It is a shortened trading week with the Labor Day holiday. But the big event this week is the ECB meeting on Thursday.
The ECB chief economist already noted last week that the euro rate absolutely mattered, and if it does matter, then the ECB may look to try to weaken it.
A weaker euro is bullish for the dollar and bearish for risk assets and anything linked to inflation. Now, the ECB may not choose to take aggressive action at this meeting, but it is the language or jawboning, they choose to use that will matter most, putting the market on notice.
This may be a crucial meeting, in that context, for the ECB to get out ahead of the Fed and try to turn the tied in what could become a race to devalue currencies. The dollar has been hanging around the 92 to 92.50 level, but has been showing signs of turning with an dollar index that is diverging higher. It will take a move above 93.50 to get the dollar into rally mode.
Meanwhile, the market may already be getting ahead of the curve because you can see the rates to borrow overseas dollars are on the rise, with the eurodollar futures appearing to have broken out potentially.
The euro has been challenging the 1.20 level vs. the dollar, but to this point, it has been unable to break out. But a reversal may be on the way, with an RSI that is dropping and diverging from the rising euro. A break below 1.17 in the euro gets it moving lower back to the trend line, and potentially to 1.14.
Not only that, but non-commercial holds on long euro futures have risen to their highest levels ever. It means an unwind would be swift and sudden.
Now a more strong dollar should be positive for European equities, as a weaker euro will make the export economies like Germany more competitive, while also helping to boost inflation and growth for the region. But, at the same time, this a negative for US dollar quoted ADRs.
If the ECB takes on a more aggressive monetary stance, it is likely to widen the spread between US and European interest rates. The spread between the US and Germany 10-year bonds are ready to surge and break out. If that should happen, we could see the spread rise to around 1.42% from 1.20%, further strengthening the dollar vs. the euro.
That will result in Gold prices likely dropping significantly from their current levels. For now, gold has been able to hold steady around $1,925, and it feels as if there is a giant buyer there. But once that buyer gets cleaned up, the run for gold could be over, aided by a stronger dollar. It could result in the gold falling back to $1790.
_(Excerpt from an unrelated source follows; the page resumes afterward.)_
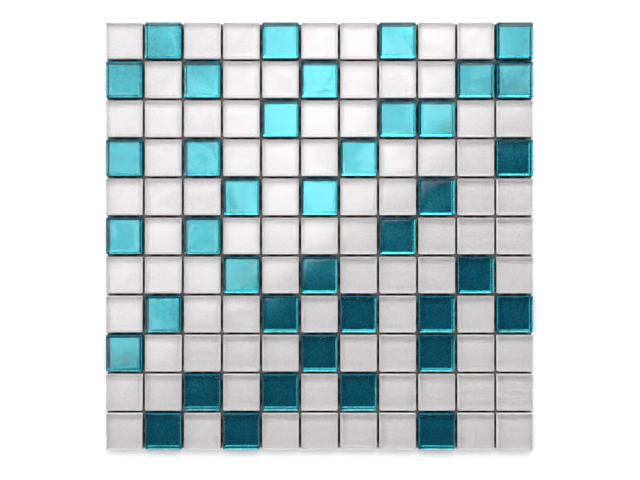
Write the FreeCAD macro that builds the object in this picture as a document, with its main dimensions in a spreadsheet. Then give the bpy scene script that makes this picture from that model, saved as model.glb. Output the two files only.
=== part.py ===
import FreeCAD, Part
import os

import Sketcher

# A square sheet of glass mosaic lying face up: rows of thick glass chips glued on a
# net of laid threads. +Z points out of the finished face, +X runs along the rows and
# +Y runs from the last row to row 1. The origin is on the floor under the middle.

# Name, value in millimetres (or a plain count) and meaning of each driving dimension.
SIZES = (
    ("chips_across", 11, "chips along each side of the sheet"),
    ("chip_side", 25.4, "side of one chip"),
    ("chip_thickness", 8.0, "thickness of one chip"),
    ("joint", 1.6, "gap between neighbouring chips"),
    ("corner_round", 1.0, "radius of a chip's corners, seen from above"),
    ("face_corner_round", 0.5, "radius of the corners of a chip's flat face"),
    ("bevel_width", 1.3, "how far the polished bevel comes in over the face"),
    ("bevel_drop", 1.6, "how far the polished bevel comes down the side"),
    ("bevel_line_inset", 0.4, "how far in the line lies where the bevel's flats meet"),
    ("bevel_line_drop", 0.8, "how far below the face that line lies"),
    ("thread_spacing", 5.0, "least distance from one thread of the net to the next"),
    ("thread_width", 0.9, "width of a flattened thread"),
    ("thread_thickness", 0.3, "thickness of a thread, and of one layer of the net"),
    ("net_inset", 1.5, "how far the net ends inside the edge of the sheet"),
)

# Numbers of the columns that hold turquoise chips, for each row from row 1 on. Columns
# are counted from the left. All other chips are white.
TURQUOISE_COLUMN_NUMBERS = (
    (2, 5, 8, 11),
    (1, 3, 6, 10, 11),
    (5, 8, 9),
    (1, 3, 7, 11),
    (4, 6, 9),
    (1, 3, 8),
    (4, 6, 10),
    (2, 5, 7, 9, 11),
    (1, 6, 9),
    (3, 5, 7),
    (2, 4, 9),
)

# Sizes that follow from the driving dimensions, as expressions on the spreadsheet.
PITCH = "(sizes.chip_side + sizes.joint)"
SHEET_SIDE = f"(sizes.chips_across * {PITCH} - sizes.joint)"
NET_SIDE = f"({SHEET_SIDE} - 2 * sizes.net_inset)"
NET_THICKNESS = "(2 * sizes.thread_thickness)"
THREAD_SPAN = f"({NET_SIDE} - sizes.thread_width)"
THREAD_COUNT = f"(floor({THREAD_SPAN} / sizes.thread_spacing) + 1)"

# Each corner of a chip is drawn with two flats, which meet halfway round its radius.
# This is the share of the radius that lies outside that meeting point.
OUTER_SHARE = "(1 - cos(45 deg))"


def fill_sizes(doc):
    """Spreadsheet of the driving dimensions, each with an alias."""
    sheet = doc.addObject("Spreadsheet::Sheet", "sizes")
    for line, (name, value, meaning) in enumerate(SIZES, start=1):
        sheet.set(f"A{line}", name)
        sheet.set(f"B{line}", str(value))
        sheet.set(f"C{line}", meaning)
        sheet.setAlias(f"B{line}", name)
    doc.recompute()
    return sheet


def origin_feature(body, role):
    """Plane or axis of a body's own origin."""
    return next(f for f in body.Origin.OriginFeatures if f.Role == role)


def add_outline(body, name, plane, corners, height="0"):
    """Sketch of a closed outline, whose corners and height are expressions."""
    sketch = body.newObject("Sketcher::SketchObject", name)
    sketch.AttachmentSupport = [(origin_feature(body, plane), "")]
    sketch.MapMode = "FlatFace"
    sketch.setExpression("AttachmentOffset.Base.z", height)
    points = [
        FreeCAD.Vector(sketch.evalExpression(x), sketch.evalExpression(y), 0)
        for x, y in corners
    ]
    for start, end in zip(points, points[1:] + points[:1]):
        sketch.addGeometry(Part.LineSegment(start, end))
    for line, (x, y) in enumerate(corners):
        following = (line + 1) % len(corners)
        sketch.addConstraint(Sketcher.Constraint("Coincident", line, 2, following, 1))
        for kind, place, value in (
            ("DistanceX", x, points[line].x),
            ("DistanceY", y, points[line].y),
        ):
            index = sketch.addConstraint(Sketcher.Constraint(kind, -1, 1, line, 1, value))
            sketch.setExpression(f"Constraints[{index}]", place)
    return sketch


def chip_outline(inset, radius):
    """Corners of a square inside a chip's outline, each rounded with two flats."""
    side = f"(sizes.chip_side / 2 - {inset})"
    round_start = f"({side} - {radius})"
    round_middle = f"({side} - {radius} * {OUTER_SHARE})"
    corners = []
    for x_sign, y_sign in ((1, 1), (-1, 1), (-1, -1), (1, -1)):
        flats = [(side, round_start), (round_middle, round_middle), (round_start, side)]
        if x_sign != y_sign:
            flats.reverse()
        corners += [(f"{x_sign} * {x}", f"{y_sign} * {y}") for x, y in flats]
    return corners


def make_chip(doc):
    """One glass chip: a square block with a polished bevel in two flats round its face."""
    body = doc.addObject("PartDesign::Body", "chip")
    side_top = "(sizes.chip_thickness - sizes.bevel_drop)"
    bevel_line = "(sizes.chip_thickness - sizes.bevel_line_drop)"
    line_radius = "((sizes.corner_round + sizes.face_corner_round) / 2)"
    levels = (
        ("back", "0", "0", "sizes.corner_round"),
        ("side_top", side_top, "0", "sizes.corner_round"),
        ("bevel_line", bevel_line, "sizes.bevel_line_inset", line_radius),
        ("face", "sizes.chip_thickness", "sizes.bevel_width", "sizes.face_corner_round"),
    )
    outlines = [
        add_outline(body, name, "XY_Plane", chip_outline(inset, radius), height)
        for name, height, inset, radius in levels
    ]
    block = body.newObject("PartDesign::AdditiveLoft", "glass_block")
    block.Profile = outlines[0]
    block.Sections = outlines[1:]
    block.Ruled = True
    return body


def place_chip(doc, chip, name, column):
    """Copy of the chip in a column of its row."""
    copy = doc.addObject("App::Link", name)
    copy.LinkedObject = chip
    from_middle = f"({column} - (sizes.chips_across + 1) / 2)"
    copy.setExpression("Placement.Base.x", f"{from_middle} * {PITCH}")
    return copy


def make_row(doc, chip, row, colour, columns):
    """All chips of one colour in one row, glued on the net."""
    name = f"row_{row:02d}_{colour}_chips"
    chips = doc.addObject("Part::Compound", name)
    chips.Label = name
    chips.Links = [
        place_chip(doc, chip, f"row_{row:02d}_{colour}_chip_{column:02d}", column)
        for column in columns
    ]
    from_middle = f"((sizes.chips_across + 1) / 2 - {row})"
    chips.setExpression("Placement.Base.y", f"{from_middle} * {PITCH}")
    chips.setExpression("Placement.Base.z", NET_THICKNESS)
    return chips


def make_rows(doc, chip, sizes):
    """Every row of the sheet, its white and its turquoise chips apart."""
    columns = range(1, int(sizes.chips_across) + 1)
    nodes = []
    for row in columns:
        pattern = TURQUOISE_COLUMN_NUMBERS[(row - 1) % len(TURQUOISE_COLUMN_NUMBERS)]
        turquoise = [column for column in columns if column in pattern]
        white = [column for column in columns if column not in pattern]
        nodes.append(make_row(doc, chip, row, "white", white))
        nodes.append(make_row(doc, chip, row, "turquoise", turquoise))
    return nodes


def thread_section():
    """Corners of the section of the first thread, which lies along the net's edge."""
    outer = f"(-{NET_SIDE} / 2)"
    inner = f"({outer} + sizes.thread_width)"
    top = "sizes.thread_thickness"
    return [(outer, "0"), (inner, "0"), (inner, top), (outer, top)]


def make_threads(doc, name):
    """One layer of the net: parallel threads that run along the body's Y axis."""
    body = doc.addObject("PartDesign::Body", name)
    body.Label = name
    body.AllowCompound = True
    thread = body.newObject("PartDesign::Pad", f"{name}_first")
    thread.Profile = add_outline(body, f"{name}_section", "XZ_Plane", thread_section())
    thread.Midplane = True
    thread.setExpression("Length", NET_SIDE)
    doc.recompute()
    layer = body.newObject("PartDesign::LinearPattern", f"{name}_layer")
    layer.Originals = [thread]
    layer.Direction = (origin_feature(body, "X_Axis"), [""])
    layer.Mode = "Extent"
    layer.setExpression("Length", THREAD_SPAN)
    layer.setExpression("Occurrences", THREAD_COUNT)
    body.Tip = layer
    return body


def make_net(doc):
    """The two layers of the net: the warp on the floor and the weft across it."""
    warp = make_threads(doc, "net_warp_threads")
    weft = make_threads(doc, "net_weft_threads")
    weft.Placement.Rotation = FreeCAD.Rotation(FreeCAD.Vector(0, 0, 1), 90)
    weft.setExpression("Placement.Base.z", "sizes.thread_thickness")
    return [warp, weft]


def check(doc, nodes):
    """Stops with a message if an object failed or a sub-part has no sound solid."""
    for thing in doc.Objects:
        if "Invalid" in thing.State or "Error" in thing.State:
            raise RuntimeError(f"{thing.Label} failed: {thing.State}")
    for node in nodes:
        shape = node.Shape
        if shape.isNull() or not shape.isValid() or not shape.Solids:
            raise RuntimeError(f"{node.Label} has no valid solid")


def main():
    doc = FreeCAD.newDocument("mosaic_tile_sheet")
    sizes = fill_sizes(doc)
    chip = make_chip(doc)
    nodes = make_rows(doc, chip, sizes) + make_net(doc)
    doc.recompute()
    check(doc, nodes)
    os.makedirs("parts", exist_ok=True)
    for node in nodes:
        node.Shape.exportStep(f"parts/{node.Label}.step")
        print(f"{node.Label}: {len(node.Shape.Solids)} solids, {node.Shape.Volume:.1f} mm3")


main()
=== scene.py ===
"""Glass mosaic sheet: thick crystal-glass chips in pearl white and turquoise on a net."""
import math

import bmesh
import bpy
from bpy.props import FloatProperty, IntProperty, PointerProperty, StringProperty
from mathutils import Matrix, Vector


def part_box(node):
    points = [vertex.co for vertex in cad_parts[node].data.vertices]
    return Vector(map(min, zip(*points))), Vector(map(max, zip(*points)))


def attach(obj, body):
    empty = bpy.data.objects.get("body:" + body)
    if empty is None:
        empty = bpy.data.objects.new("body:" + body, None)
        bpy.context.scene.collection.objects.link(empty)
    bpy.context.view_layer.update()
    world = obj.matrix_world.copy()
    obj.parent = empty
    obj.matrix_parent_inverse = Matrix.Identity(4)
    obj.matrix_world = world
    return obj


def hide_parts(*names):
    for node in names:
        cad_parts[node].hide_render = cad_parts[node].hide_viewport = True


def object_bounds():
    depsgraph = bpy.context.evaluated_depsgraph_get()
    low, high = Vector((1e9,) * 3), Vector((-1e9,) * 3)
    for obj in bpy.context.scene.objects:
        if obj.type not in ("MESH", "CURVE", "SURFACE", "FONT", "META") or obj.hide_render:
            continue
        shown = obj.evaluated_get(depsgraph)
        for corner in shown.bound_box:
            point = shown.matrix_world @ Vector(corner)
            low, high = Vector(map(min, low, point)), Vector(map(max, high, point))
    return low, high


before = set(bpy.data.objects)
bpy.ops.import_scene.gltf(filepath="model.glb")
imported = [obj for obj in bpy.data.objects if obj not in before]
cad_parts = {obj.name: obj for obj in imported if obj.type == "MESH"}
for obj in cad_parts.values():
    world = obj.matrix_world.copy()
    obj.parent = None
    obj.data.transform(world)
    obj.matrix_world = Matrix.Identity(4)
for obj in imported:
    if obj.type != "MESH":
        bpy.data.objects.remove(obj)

bl_info = {
    "name": "Glass Mosaic Sheet",
    "version": (1, 0, 0),
    "blender": (4, 5, 0),
    "location": "View3D > Sidebar > Mosaic",
    "description": "Dresses a mosaic sheet with glass chips, colour coats, a glued net and a studio",
    "category": "Add Mesh",
}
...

Meanwhile, Oil looks like it could ready to move back to $34.
Finally, a stronger dollar hurts US equities because it makes multi-nationals less competitive and hurts the revenue and earnings; when converting back into US dollars for reporting purposes, it acts as a drag on earnings.
The worst thing that can happen is a sudden and aggressive move higher in the dollar index over the coming weeks. What happens this week with the ECB will matter a great deal.